You’ve found a complaint on Twitter (short-form platform), and you’ve determined the individual is fairly influential, has followers and reach, and interacts a lot with people. So
you have a high-priority situation, worth addressing.
■ Identify Yourself (Humanize the Interaction) (1)
■ Apologize (with specifics) (2)
■ Offer of Help (3)
■ Pre-empitive Strike (4)
■ Acknowledgment (5)
■ Shift to Private (6)
Complainer: Will never buy another LP [product type]. Shoddy, inadequate warranty, waited two hours on phone for customer service.
How do you jump in to respond?
Employee: John, I’m Bob from LP customer service (1). Sorry for the problems (2). No way you should have had to wait on hold that long. Let me try to help (3)?
Complainer: Well, sure, I guess there’s nothing to lose.
Employee: To help I need some information. Sending you
a DM [private message] with e-mail address, so I can
get your information (3, 6). OK?
The complainer receives the DM and the employee’s e-mail address (the employee could have sent a phone number, too), and the effort to help then moves to a private venue.
In 140 characters it’s hard to accomplish anything substantive to solve the customer’s problems. The point of responding publicly via Twitter is to show a presence and
demonstrate attentiveness to complaints. Once the initial contact is made, the employee wants to take the conversation out of the public area, if for no other reason than to
preserve the complainer’s privacy and data. Besides that, there’s little advantage for anyone to conduct the conversation in public. Many may see the original complaint, but very few will see the response(s) from LP, making it futile to try to influence observers (who aren’t there or aren’t interested). Once the employee has the information, a follow-up process begins. Here’s how to do that.
E-MAIL FOLLOW-UP TO A SOCIAL MEDIA COMPLAINT CONTACT
How does one follow up via e-mail on the heels of a brief interaction in a short-form social media platform like Twitter? Here’s an example of e-mail content that fits the situation described above.
I’m Bob from LP, and we “tweeted” earlier today about your experience with one of our products and with customer service (1). I’d really like to find out more about this so we can help you, and so you can help us improve for everybody (3). I’d like to start by getting the facts and data clear, so I can see what’s happened.
I need the product name,model, and serial number (on the bottom of the case), date purchased, and what the actual problem is, and what contact you’ve had with LP staff (3).
I know you may have told all of this before to someone else, so I apologize for asking again (2).
If you can get this information to me, I’ll be able to get back to you within one working day, tops. Any problems, e-mail me or call me on my direct line at [phone number].
First, Bob introduces himself and provides a context/reminder of their earlier contact (1). Next is an explicit offer to help “if we can.” Then a request for necessary information.
The e-mail also contains a preemptive strike (4), an acknowledgment (5), and an additional apology (2).
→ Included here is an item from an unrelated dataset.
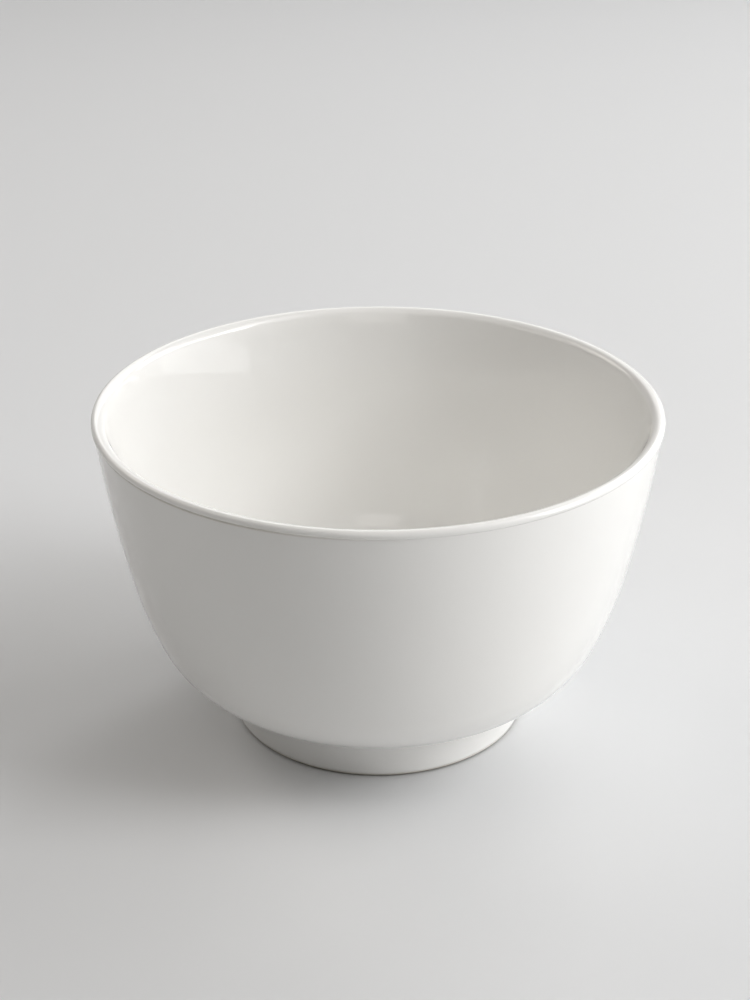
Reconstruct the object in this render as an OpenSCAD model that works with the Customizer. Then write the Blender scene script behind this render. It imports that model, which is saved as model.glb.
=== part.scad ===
// Latte bowl: a footed, glazed bowl without a handle. Millimetres, +Z up.
// The origin is the middle of the foot, on the table.
// The clay and the glaze coats are separate solids that lie face to face.

/* [Bowl] */
// Diameter over the rolled lip
rim_d = 135; // [120:1:160]
// Height from the table to the top of the lip
bowl_h = 81; // [74:0.5:92]
// Thickness of the floor, glaze included
floor_t = 5; // [3.5:0.1:7]

/* [Lip] */
// Radius of the outer half of the lip's round section
lip_r = 1; // [0.8:0.05:1.4]
// Radius of its inner half, which turns down into the bowl
inner_lip_r = 2.5; // [1.8:0.1:3.2]
// How far the lip stands out past the wall under it
lip_step = 0.45; // [0.35:0.05:0.6]
// How far the round section turns in under its widest point, in degrees
lip_wrap = 48; // [40:1:54]

/* [Outside] */
// Radius of the long curve of the wall
wall_bow = 320; // [280:5:400]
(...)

All of the principles outlined in this book apply to social media and e-mail. It’s important to check every e-mail you send to a customer for hints of annoyance or impatience,
which can “leak in” via unintentional language slips. Put yourself in the receiver’s place and review the e-mail before you hit “send.”
If you get a nasty response, just like in any other medium, don’t take the bait. Use “Broken Record” and “Set Limits” to get control of the interaction. Try not to use canned messages if you can avoid it.
Once again, it’s critical that you come across as a regular human being, and not some kind of LP drone. There will probably be some continued e-mailing back and forth to address the issues. Keep in mind that e-mail is a very poor medium for communicating feelings, which means that an apology is more powerful via voice than e-mail. If you need to offer a serious apology because the company has made a mistake, get the phone number, get permission to call, and use the phone.
Never say anything in e-mail that you don’t want public! In fact, never assume that anything you convey to a customer in any format will remain private. Angry customers
have the habit of “sharing” responses they get in private to a variety of people, and even taking bits out of context.
Finally, make sure your e-mail system keeps copies of what you send, and consider sending a “cc” (copy) to your boss or anyone else who might need to know what you’ve said. This is particularly important if you refer the customer to someone else. Send a heads-up, along with copies of the e-mails.